Of course, its easier for some legislators to downplay that option, blame their troubles on the constitution itself, and tell the public that the only path forward is for the people to solve their problem by voting for a constitutional convention. Of course, if the vote on Tuesday is NO, it would not surprise me at all if some of these same politicians spend the next ten years talking about how “the people have spoken” and that they couldn’t possibly go against the will of the people and trigger a convention through the legislature.

Will these politicians be held accountable by the people? Only the people can decide that question, and don’t look for help from those connected to Juneau. Politicians, legislative employees and their family members have a vested stake in the status quo (even those of us who are fighting against it every day).

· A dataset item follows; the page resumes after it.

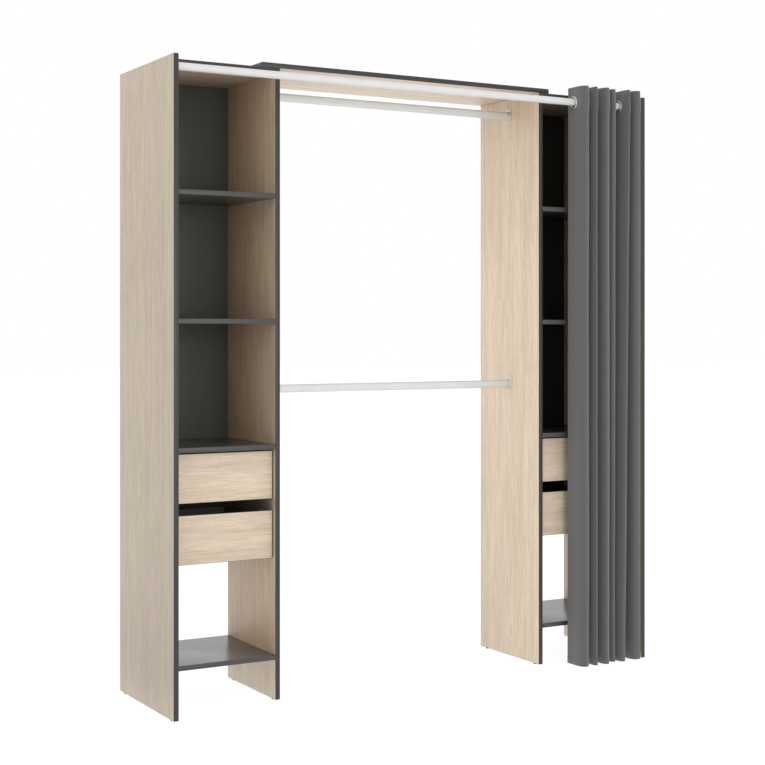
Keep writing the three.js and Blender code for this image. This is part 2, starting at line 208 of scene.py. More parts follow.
# Each fold's tip: its place in the gathered width at the top and at the hem, and its reach
FOLD_TIP_SHARES = [
    (0.081, 0.08, 0.984),
    (0.166, 0.166, 0.9),
    (0.231, 0.23, 1),
    (0.305, 0.305, 0.96),
    (0.419, 0.415, 1),
    (0.502, 0.502, 0.82),
    (0.579, 0.579, 0.694),
    (0.684, 0.628, 0.98),
    (0.792, 0.707, 0.95),
    (0.85, 0.807, 0.86),
    (0.978, 0.976, 0.88),
]
FOLD_COUNT = len(FOLD_TIP_SHARES)
EYELET_COUNT = FOLD_COUNT + 1

# Curtain by height: slow waves up each fold, and a slight bulge where the eyelets hold the cloth
STRAIGHT_HEADER = 130 * MM
HEADER_HEIGHT = 90 * MM
HEM_HEIGHT = 25 * MM
SWAY_WAVES = (1.0, 1.9, 3.1)
SWAY_FADE_SHARE = 0.25
SWAY_ACROSS = 1.0 * MM
SWAY_DEEP = 1.6 * MM
BULGE_HEIGHT = 24 * MM
BULGE_SHIFT = 1.3 * MM
BULGE_REACH_SHARE = 0.035

# Cloth: its thickness, the rows and columns of its mesh, and its holes and stitches
CLOTH_HALF = 0.5 * MM
HEM_EXTRA = 0.4 * MM
CUT_EDGE_SHARE = 0.45
HEM_ROWS = (0.0, 0.5 * MM, 3 * MM, 12 * MM)
TOP_ROWS = (6 * MM, 4 * MM, 0.5 * MM, 0.0)
SEAM_STEP = 1.6 * MM
ROW_GAP = 12 * MM
ROW_SPANS = 42
SAME_ROW = 0.2 * MM
STRIP_RUN = 0.13
HOLE_STEPS = 6
HOLE_RADIUS = 19.7 * MM
TOP_STITCHES = 5 * MM
STITCH_PITCH = 4.2 * MM
STITCH_LENGTH = 2.8 * MM
STITCH_HALF = 0.28 * MM
STITCH_TAPER_SHARES = ((-1, 0.4), (-0.5, 1.0), (0.5, 1.0), (1, 0.4))
THREAD_INDEX = 1

# Weave: its yarns, slubs and clouds per metre along and up the cloth, and how far they change its tone
YARN_PITCH = 0.9 * MM
WARP_SLUBS_PER_METRE = (900, 35, 1)
WEFT_SLUBS_PER_METRE = (35, 900, 1)
CLOUDS_PER_METRE = (3, 1.2, 1)
SLUBS_SPAN = (0.7, 1.3)
SLUBS_SPREAD = 0.06
CROSSING_SPREAD = 0.05
CLOUDS_SPREAD = 0.03
CROSSING_RELIEF_SHARE = 0.5

# Raw edges and hardboard: chips and fibres per metre on each axis, and the chips' tones
CHIPS_PER_METRE = (420, 420, 260)
CHIP_TONES = ((0.3, (0.30, 0.20, 0.11)), (0.5, (0.46, 0.33, 0.19)), (0.7, (0.60, 0.46, 0.29)))
FIBRES_PER_METRE = (160, 160, 60)

# Oak foil: its tones, and by the grain's direction how far it drifts from pink to straw
OAK_PINK = (0.624, 0.502, 0.404)
OAK_STRAW = (0.614, 0.516, 0.372)
OAK_FLECK = (0.390, 0.290, 0.200)
OAK_HUE_SHARES = {"X": (0.25, 0.6), "Z": (0.15, 0.85)}
OAK_WAVE = 7 * MM
OAK_WAVES_PER_METRE = (3.0, 1.6)
OAK_DRIFTS_PER_METRE = (17, 1.3)
OAK_DRIFT_SPAN = (0.36, 0.64)
OAK_RELIEF_SHARE = 0.8

# Oak streaks: how many per metre across and along, and how far the tone strays
OAK_STREAKS = ((14, 0.8, 0.045), (45, 3.2, 0.08), (160, 9, 0.08), (520, 20, 0.08))

# Oak marks, flecks, lines and pores: per metre across and along, noise detail, fade's start and end, strength
OAK_MARKS = (
    (32, 8, 2.0, 0.68, 0.76, 0.5),
    (62, 15, 2.0, 0.66, 0.78, 0.6),
    (300, 11, 1.0, 0.58, 0.72, 0.32),
    (900, 40, 0.0, 0.62, 0.74, 0.4),
)

# The span that most of a noise's values lie in
NOISE_SPAN = (0.3, 0.7)


# Materials

class Nodes:
    """Builds one material's node tree."""

    def __init__(self, name, roughness, metallic=0.0, ior=1.5):
        self.material = bpy.data.materials.new(name)
        self.material.use_nodes = True
        self.tree = self.material.node_tree
        self.shader = self.tree.nodes["Principled BSDF"]
        self.set({"Roughness": roughness, "Metallic": metallic, "IOR": ior})

    def set(self, values):
        """Sets the shader's own sockets."""
        for socket, value in values.items():
            self.feed(self.shader.inputs[socket], value)

    def feed(self, socket, value):
        """Links an output to a socket, or sets the socket's value; a colour gets its alpha here."""
        if isinstance(value, bpy.types.NodeSocket):
            self.tree.links.new(value, socket)
        elif socket.type == "RGBA":
            socket.default_value = (*value, 1.0)
        else:
            socket.default_value = value

    def add(self, kind, inputs=(), **settings):
        """Adds a node with its settings and inputs."""
        node = self.tree.nodes.new(kind)
        for key, value in settings.items():
            setattr(node, key, value)
        for socket, value in dict(inputs).items():
            self.feed(node.inputs[socket], value)
        return node

    def object_coords(self):
        return self.add("ShaderNodeTexCoord").outputs["Object"]

    def scaled(self, coords, scale):
        return self.add("ShaderNodeMapping", {"Vector": coords, "Scale": scale}).outputs[0]

    def noise(self, coords, scale=1.0, detail=2.0, roughness=0.5, output=0):
        inputs = {"Vector": coords, "Scale": scale, "Detail": detail, "Roughness": roughness}
        return self.add("ShaderNodeTexNoise", inputs).outputs[output]

    def ramp(self, factor, stops):
        node = self.add("ShaderNodeValToRGB", {"Fac": factor})
        elements = node.color_ramp.elements
        while len(elements) < len(stops):
            elements.new(0.5)
        for element, (place, colour) in zip(elements, stops):
            element.position = place
            element.color = (*colour, 1.0)
        return node.outputs["Color"]

    def math(self, operation, a, b=0.0):
        return self.add("ShaderNodeMath", {0: a, 1: b}, operation=operation).outputs[0]

    def fade(self, value, low, high, to_low, to_high):
        inputs = {"Value": value, "From Min": low, "From Max": high, "To Min": to_low, "To Max": to_high}
        return self.add("ShaderNodeMapRange", inputs).outputs["Result"]

    def tone(self, noise, spread):
        """A share that follows a noise and strays from 1 by the spread."""
        return self.fade(noise, *NOISE_SPAN, 1.0 - spread, 1.0 + spread)

    def mix(self, blend, factor, a, b):
        node = self.add("ShaderNodeMix", {0: factor, 6: a, 7: b}, data_type="RGBA", blend_type=blend)
        return node.outputs[2]

    def shaded(self, colour, share):
        """The colour times a share."""
        grey = self.add("ShaderNodeCombineColor", {"Red": share, "Green": share, "Blue": share})
        return self.mix("MULTIPLY", 1.0, colour, grey.outputs[0])

    def finish(self, colour, height=None, strength=0.0, distance=0.0):
        """Gives the shader its colour and, where there is one, its relief."""
        self.set({"Base Color": colour})
        if height is not None:
            inputs = {"Height": height, "Strength": strength, "Distance": distance}
            self.set({"Normal": self.add("ShaderNodeBump", inputs).outputs["Normal"]})
        return self.material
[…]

The legislature could be putting the breaks on things like judicial overreach through laws limiting the jurisdiction of the courts, cutting their budgets, and beginning impeachment proceedings against the worst offenders. Instead, legislators routinely ratify such abuses by voting to approve the money that permits them to continue. Some may try to blame the constitution for that, but it’s not the constitution’s job to make politicians follow it. It’s the politician’s job to keep their oath, and it is the responsibility of every Alaskan to call them to task when they do not.